La « mobilisation partielle » a-t-elle insufflé une véritable démocratie dans la structure du gouvernement parlementaire russe et dans la société en général ?

Il est normal de considérer les temps de guerre comme une période de censure renforcée et d’imposition de contrôles toujours plus importants sur la société dans son ensemble. En effet, au cours du dernier semestre, les journalistes occidentaux ont attiré l’attention sur la fermeture de plusieurs sociétés de radiodiffusion et de presse écrite notoirement anti-Poutine en Russie, notamment Rain (Dozhd’) et Novaya Gazeta. Ils ont couvert la fuite des rédacteurs et du personnel à l’étranger après qu’ils aient été qualifiés d' »agents étrangers » et qu’ils aient été invités à comparaître devant les tribunaux.

Cependant, dans les jours qui ont suivi l’annonce par le Kremlin de la « mobilisation partielle » des réserves, il est de plus en plus clair pour tout observateur extérieur objectif qu’une véritable explosion d’activisme social est en cours et que les digues des contrôles étatiques sur la liberté d’expression sont en train d’être balayées. Il y a une semaine, à la suite de revers sur le champ de bataille et de pertes de territoire au profit de l’ennemi qui ne pouvaient être ignorées, les membres de la Douma d’État ont ouvertement dénoncé le ministère de la défense pour avoir diffusé des « contes de fées » sur l’évolution de la campagne en Ukraine et ont exigé la transparence dans les communications au public. Le président de la Douma, Volodine, qui est un dirigeant du parti au pouvoir, Russie Unie, a dû être sous le choc.

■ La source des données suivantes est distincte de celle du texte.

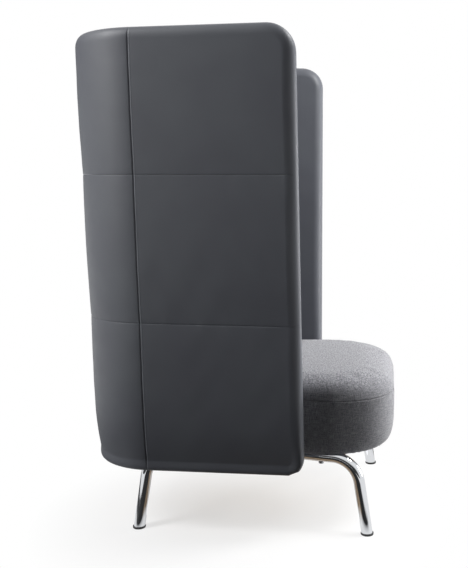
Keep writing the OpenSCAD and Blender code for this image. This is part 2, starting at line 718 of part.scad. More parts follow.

Pendant ce temps, nous voyons à la télévision d’État des reportages sur la formation de comités privés dans tout le pays pour collecter des fonds, acheter des biens et livrer directement aux nouvelles recrues les vêtements et autres équipements que l’armée ne fournit pas lorsqu’elle les envoie au front. Cette initiative est présentée comme le reflet d’un regain de patriotisme dans la société russe, mais si l’on y regarde de plus près, il s’agit d’une critique accablante de l’incompétence du pouvoir en place qui envoie les citoyens à la guerre sans le matériel dont ils ont besoin.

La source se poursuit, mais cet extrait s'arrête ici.